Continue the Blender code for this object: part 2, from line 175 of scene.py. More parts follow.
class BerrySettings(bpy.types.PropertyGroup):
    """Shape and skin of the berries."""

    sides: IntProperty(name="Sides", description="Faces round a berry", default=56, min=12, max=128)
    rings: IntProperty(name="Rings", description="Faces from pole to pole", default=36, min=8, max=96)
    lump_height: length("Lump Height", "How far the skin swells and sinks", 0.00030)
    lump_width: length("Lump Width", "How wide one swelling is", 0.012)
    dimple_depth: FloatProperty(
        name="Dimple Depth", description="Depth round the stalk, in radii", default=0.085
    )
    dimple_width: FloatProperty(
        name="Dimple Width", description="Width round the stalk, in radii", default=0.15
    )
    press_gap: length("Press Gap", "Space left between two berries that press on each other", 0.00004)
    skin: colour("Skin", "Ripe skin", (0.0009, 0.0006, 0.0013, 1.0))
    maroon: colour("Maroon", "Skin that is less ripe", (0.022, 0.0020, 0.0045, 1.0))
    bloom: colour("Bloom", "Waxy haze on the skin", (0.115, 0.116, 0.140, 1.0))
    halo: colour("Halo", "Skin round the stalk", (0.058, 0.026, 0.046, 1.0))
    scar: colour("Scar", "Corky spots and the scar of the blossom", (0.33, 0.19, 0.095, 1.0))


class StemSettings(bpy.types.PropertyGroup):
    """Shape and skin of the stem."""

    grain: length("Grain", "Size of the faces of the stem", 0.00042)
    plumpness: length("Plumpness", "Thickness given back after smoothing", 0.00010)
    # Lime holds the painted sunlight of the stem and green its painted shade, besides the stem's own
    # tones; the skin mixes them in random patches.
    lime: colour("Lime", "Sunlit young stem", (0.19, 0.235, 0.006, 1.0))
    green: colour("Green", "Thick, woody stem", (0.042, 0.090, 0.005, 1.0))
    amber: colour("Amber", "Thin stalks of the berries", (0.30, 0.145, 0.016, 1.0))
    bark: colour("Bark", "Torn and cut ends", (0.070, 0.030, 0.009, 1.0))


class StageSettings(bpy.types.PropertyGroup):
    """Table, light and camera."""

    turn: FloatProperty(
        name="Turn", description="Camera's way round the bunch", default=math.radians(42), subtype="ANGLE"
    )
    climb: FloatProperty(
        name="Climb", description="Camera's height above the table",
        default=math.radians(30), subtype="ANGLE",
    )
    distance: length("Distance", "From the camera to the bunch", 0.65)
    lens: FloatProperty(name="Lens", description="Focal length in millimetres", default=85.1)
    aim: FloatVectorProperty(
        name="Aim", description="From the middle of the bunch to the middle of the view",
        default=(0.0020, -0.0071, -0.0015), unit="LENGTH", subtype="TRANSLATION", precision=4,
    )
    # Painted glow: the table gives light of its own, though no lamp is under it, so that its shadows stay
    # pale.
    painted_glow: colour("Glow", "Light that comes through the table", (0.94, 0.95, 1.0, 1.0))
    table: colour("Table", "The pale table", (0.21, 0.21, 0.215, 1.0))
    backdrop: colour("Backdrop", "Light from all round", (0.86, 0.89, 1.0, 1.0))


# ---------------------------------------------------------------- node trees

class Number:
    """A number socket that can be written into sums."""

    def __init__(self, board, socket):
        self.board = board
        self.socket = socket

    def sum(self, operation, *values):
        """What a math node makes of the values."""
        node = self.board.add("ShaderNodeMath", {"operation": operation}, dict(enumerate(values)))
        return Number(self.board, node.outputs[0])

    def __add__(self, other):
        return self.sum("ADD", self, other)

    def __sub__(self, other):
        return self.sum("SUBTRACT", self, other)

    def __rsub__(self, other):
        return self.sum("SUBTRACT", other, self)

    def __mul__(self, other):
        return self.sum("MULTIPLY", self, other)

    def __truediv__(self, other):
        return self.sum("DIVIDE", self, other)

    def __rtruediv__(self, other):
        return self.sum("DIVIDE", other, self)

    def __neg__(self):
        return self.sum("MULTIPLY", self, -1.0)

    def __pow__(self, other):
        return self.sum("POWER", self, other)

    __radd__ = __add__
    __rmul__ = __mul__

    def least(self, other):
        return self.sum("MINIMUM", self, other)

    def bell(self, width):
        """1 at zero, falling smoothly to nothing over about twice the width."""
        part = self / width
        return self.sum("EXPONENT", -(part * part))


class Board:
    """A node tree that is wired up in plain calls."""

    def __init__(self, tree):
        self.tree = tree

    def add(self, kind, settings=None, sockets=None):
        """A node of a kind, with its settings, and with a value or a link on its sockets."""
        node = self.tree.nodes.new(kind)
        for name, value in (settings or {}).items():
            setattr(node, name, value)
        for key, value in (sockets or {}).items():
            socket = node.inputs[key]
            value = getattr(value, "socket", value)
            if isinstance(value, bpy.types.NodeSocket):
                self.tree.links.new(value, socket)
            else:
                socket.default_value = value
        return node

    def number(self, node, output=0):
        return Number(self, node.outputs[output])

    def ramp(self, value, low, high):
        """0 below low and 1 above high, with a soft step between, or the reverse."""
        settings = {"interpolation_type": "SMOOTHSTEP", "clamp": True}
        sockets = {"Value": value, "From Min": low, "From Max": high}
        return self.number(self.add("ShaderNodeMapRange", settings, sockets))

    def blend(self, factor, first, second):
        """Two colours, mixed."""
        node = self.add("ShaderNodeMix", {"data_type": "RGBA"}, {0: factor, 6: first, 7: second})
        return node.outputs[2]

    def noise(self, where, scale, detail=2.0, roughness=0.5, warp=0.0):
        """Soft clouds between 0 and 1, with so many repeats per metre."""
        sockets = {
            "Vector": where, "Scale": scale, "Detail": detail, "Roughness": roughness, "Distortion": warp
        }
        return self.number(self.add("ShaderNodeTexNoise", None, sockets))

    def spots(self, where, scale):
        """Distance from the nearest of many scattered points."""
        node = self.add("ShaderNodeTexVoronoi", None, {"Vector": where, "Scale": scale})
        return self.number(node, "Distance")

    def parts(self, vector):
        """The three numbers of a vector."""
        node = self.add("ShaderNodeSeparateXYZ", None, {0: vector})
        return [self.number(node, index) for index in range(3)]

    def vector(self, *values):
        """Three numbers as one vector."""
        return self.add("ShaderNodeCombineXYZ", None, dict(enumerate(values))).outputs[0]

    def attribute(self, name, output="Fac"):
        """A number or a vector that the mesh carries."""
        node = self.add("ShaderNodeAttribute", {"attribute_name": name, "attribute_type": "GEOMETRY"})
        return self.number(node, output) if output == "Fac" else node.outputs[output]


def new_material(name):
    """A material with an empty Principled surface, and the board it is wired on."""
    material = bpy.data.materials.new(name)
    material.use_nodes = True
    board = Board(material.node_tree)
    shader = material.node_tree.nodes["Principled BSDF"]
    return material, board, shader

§

WHAT TO PRODUCE
Every line of the data above should be copied exactly.

SOLUTION TO THIS EXERCISE
Continue the Blender code for this object: part 2, from line 175 of scene.py. More parts follow.
class BerrySettings(bpy.types.PropertyGroup):
    """Shape and skin of the berries."""

    sides: IntProperty(name="Sides", description="Faces round a berry", default=56, min=12, max=128)
    rings: IntProperty(name="Rings", description="Faces from pole to pole", default=36, min=8, max=96)
    lump_height: length("Lump Height", "How far the skin swells and sinks", 0.00030)
    lump_width: length("Lump Width", "How wide one swelling is", 0.012)
    dimple_depth: FloatProperty(
        name="Dimple Depth", description="Depth round the stalk, in radii", default=0.085
    )
    dimple_width: FloatProperty(
        name="Dimple Width", description="Width round the stalk, in radii", default=0.15
    )
    press_gap: length("Press Gap", "Space left between two berries that press on each other", 0.00004)
    skin: colour("Skin", "Ripe skin", (0.0009, 0.0006, 0.0013, 1.0))
    maroon: colour("Maroon", "Skin that is less ripe", (0.022, 0.0020, 0.0045, 1.0))
    bloom: colour("Bloom", "Waxy haze on the skin", (0.115, 0.116, 0.140, 1.0))
    halo: colour("Halo", "Skin round the stalk", (0.058, 0.026, 0.046, 1.0))
    scar: colour("Scar", "Corky spots and the scar of the blossom", (0.33, 0.19, 0.095, 1.0))


class StemSettings(bpy.types.PropertyGroup):
    """Shape and skin of the stem."""

    grain: length("Grain", "Size of the faces of the stem", 0.00042)
    plumpness: length("Plumpness", "Thickness given back after smoothing", 0.00010)
    # Lime holds the painted sunlight of the stem and green its painted shade, besides the stem's own
    # tones; the skin mixes them in random patches.
    lime: colour("Lime", "Sunlit young stem", (0.19, 0.235, 0.006, 1.0))
    green: colour("Green", "Thick, woody stem", (0.042, 0.090, 0.005, 1.0))
    amber: colour("Amber", "Thin stalks of the berries", (0.30, 0.145, 0.016, 1.0))
    bark: colour("Bark", "Torn and cut ends", (0.070, 0.030, 0.009, 1.0))


class StageSettings(bpy.types.PropertyGroup):
    """Table, light and camera."""

    turn: FloatProperty(
        name="Turn", description="Camera's way round the bunch", default=math.radians(42), subtype="ANGLE"
    )
    climb: FloatProperty(
        name="Climb", description="Camera's height above the table",
        default=math.radians(30), subtype="ANGLE",
    )
    distance: length("Distance", "From the camera to the bunch", 0.65)
    lens: FloatProperty(name="Lens", description="Focal length in millimetres", default=85.1)
    aim: FloatVectorProperty(
        name="Aim", description="From the middle of the bunch to the middle of the view",
        default=(0.0020, -0.0071, -0.0015), unit="LENGTH", subtype="TRANSLATION", precision=4,
    )
    # Painted glow: the table gives light of its own, though no lamp is under it, so that its shadows stay
    # pale.
    painted_glow: colour("Glow", "Light that comes through the table", (0.94, 0.95, 1.0, 1.0))
    table: colour("Table", "The pale table", (0.21, 0.21, 0.215, 1.0))
    backdrop: colour("Backdrop", "Light from all round", (0.86, 0.89, 1.0, 1.0))


# ---------------------------------------------------------------- node trees

class Number:
    """A number socket that can be written into sums."""

    def __init__(self, board, socket):
        self.board = board
        self.socket = socket

    def sum(self, operation, *values):
        """What a math node makes of the values."""
        node = self.board.add("ShaderNodeMath", {"operation": operation}, dict(enumerate(values)))
        return Number(self.board, node.outputs[0])

    def __add__(self, other):
        return self.sum("ADD", self, other)

    def __sub__(self, other):
        return self.sum("SUBTRACT", self, other)

    def __rsub__(self, other):
        return self.sum("SUBTRACT", other, self)

    def __mul__(self, other):
        return self.sum("MULTIPLY", self, other)

    def __truediv__(self, other):
        return self.sum("DIVIDE", self, other)

    def __rtruediv__(self, other):
        return self.sum("DIVIDE", other, self)

    def __neg__(self):
        return self.sum("MULTIPLY", self, -1.0)

    def __pow__(self, other):
        return self.sum("POWER", self, other)

    __radd__ = __add__
    __rmul__ = __mul__

    def least(self, other):
        return self.sum("MINIMUM", self, other)

    def bell(self, width):
        """1 at zero, falling smoothly to nothing over about twice the width."""
        part = self / width
        return self.sum("EXPONENT", -(part * part))


class Board:
    """A node tree that is wired up in plain calls."""

    def __init__(self, tree):
        self.tree = tree

    def add(self, kind, settings=None, sockets=None):
        """A node of a kind, with its settings, and with a value or a link on its sockets."""
        node = self.tree.nodes.new(kind)
        for name, value in (settings or {}).items():
            setattr(node, name, value)
        for key, value in (sockets or {}).items():
            socket = node.inputs[key]
            value = getattr(value, "socket", value)
            if isinstance(value, bpy.types.NodeSocket):
                self.tree.links.new(value, socket)
            else:
                socket.default_value = value
        return node

    def number(self, node, output=0):
        return Number(self, node.outputs[output])

    def ramp(self, value, low, high):
        """0 below low and 1 above high, with a soft step between, or the reverse."""
        settings = {"interpolation_type": "SMOOTHSTEP", "clamp": True}
        sockets = {"Value": value, "From Min": low, "From Max": high}
        return self.number(self.add("ShaderNodeMapRange", settings, sockets))

    def blend(self, factor, first, second):
        """Two colours, mixed."""
        node = self.add("ShaderNodeMix", {"data_type": "RGBA"}, {0: factor, 6: first, 7: second})
        return node.outputs[2]

    def noise(self, where, scale, detail=2.0, roughness=0.5, warp=0.0):
        """Soft clouds between 0 and 1, with so many repeats per metre."""
        sockets = {
            "Vector": where, "Scale": scale, "Detail": detail, "Roughness": roughness, "Distortion": warp
        }
        return self.number(self.add("ShaderNodeTexNoise", None, sockets))

    def spots(self, where, scale):
        """Distance from the nearest of many scattered points."""
        node = self.add("ShaderNodeTexVoronoi", None, {"Vector": where, "Scale": scale})
        return self.number(node, "Distance")

    def parts(self, vector):
        """The three numbers of a vector."""
        node = self.add("ShaderNodeSeparateXYZ", None, {0: vector})
        return [self.number(node, index) for index in range(3)]

    def vector(self, *values):
        """Three numbers as one vector."""
        return self.add("ShaderNodeCombineXYZ", None, dict(enumerate(values))).outputs[0]

    def attribute(self, name, output="Fac"):
        """A number or a vector that the mesh carries."""
        node = self.add("ShaderNodeAttribute", {"attribute_name": name, "attribute_type": "GEOMETRY"})
        return self.number(node, output) if output == "Fac" else node.outputs[output]


def new_material(name):
    """A material with an empty Principled surface, and the board it is wired on."""
    material = bpy.data.materials.new(name)
    material.use_nodes = True
    board = Board(material.node_tree)
    shader = material.node_tree.nodes["Principled BSDF"]
    return material, board, shader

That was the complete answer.